The former FBI director is looking into the Kremlin's efforts to influence the 2016 election and whether the Trump campaign colluded with Russia. Mueller is reportedly winding down the probe, which has dogged Trump at every turn since the special counsel's appointment in May 2017.
Mueller has to send his confidential conclusions to the Justice Department. Then, Attorney General William Barr will send his own report to Congress. He can decide what information to give to lawmakers or the public.
In a series of tweets, Trump said the special counsel "should never have been appointed and there should be no Mueller Report." He also claimed Mueller's investigation was "an illegal & conflicted investigation in search of a crime."
"THIS SHOULD NEVER HAPPEN TO A PRESIDENT AGAIN!" he added.
Trump has repeatedly railed against the investigation, which he has called an illegal "witch hunt," as it moves closer to him. The probe has contributed to guilty pleas from several former members of Trump's inner circle and charges against numerous Russian nationals and companies.
For instance, federal prosecutors have said Trump directed his ex-lawyer and fixer Michael Cohen to commit campaign finance violations ahead of the 2016 election. They say Cohen paid off two women who claimed to have affairs with Trump in order to influence the election's result. Cohen pleaded guilty to those charges and others after Mueller's team referred the case to U.S. attorneys.

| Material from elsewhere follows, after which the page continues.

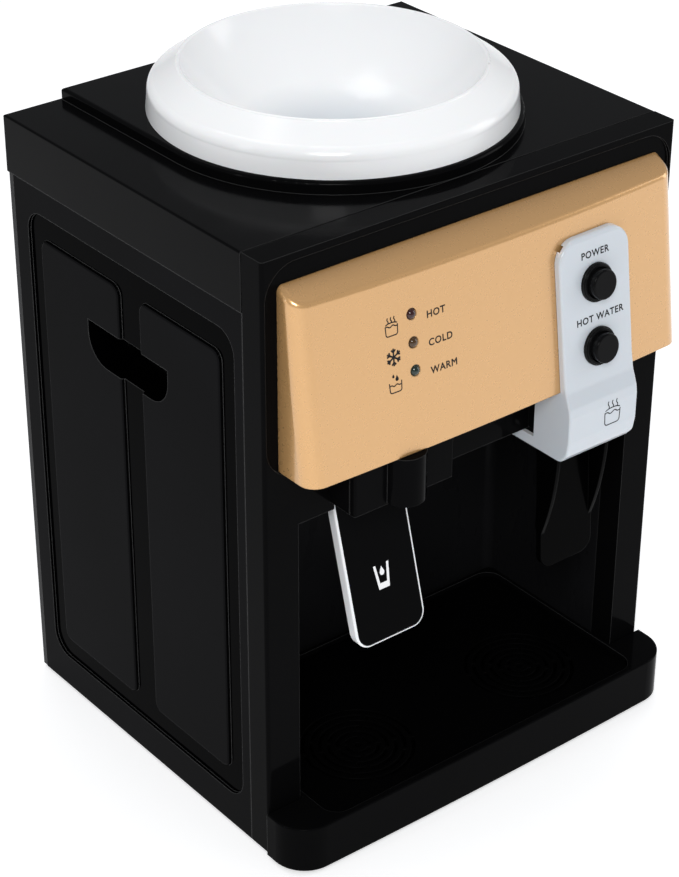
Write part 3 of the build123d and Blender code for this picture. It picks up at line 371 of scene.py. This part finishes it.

Still, the charges against some in the president's orbit, such as his former campaign chief Paul Manafort, did not directly relate to work for the Trump campaign. The president has repeatedly denied any wrongdoing.
During Barr's confirmation process, Democratic lawmakers worried about how he would handle the Mueller investigation. In January, he told senators that he does not believe the special counsel would be "involved in a witch hunt."
Last month, Trump said whether to release the report would be "totally up to" Barr.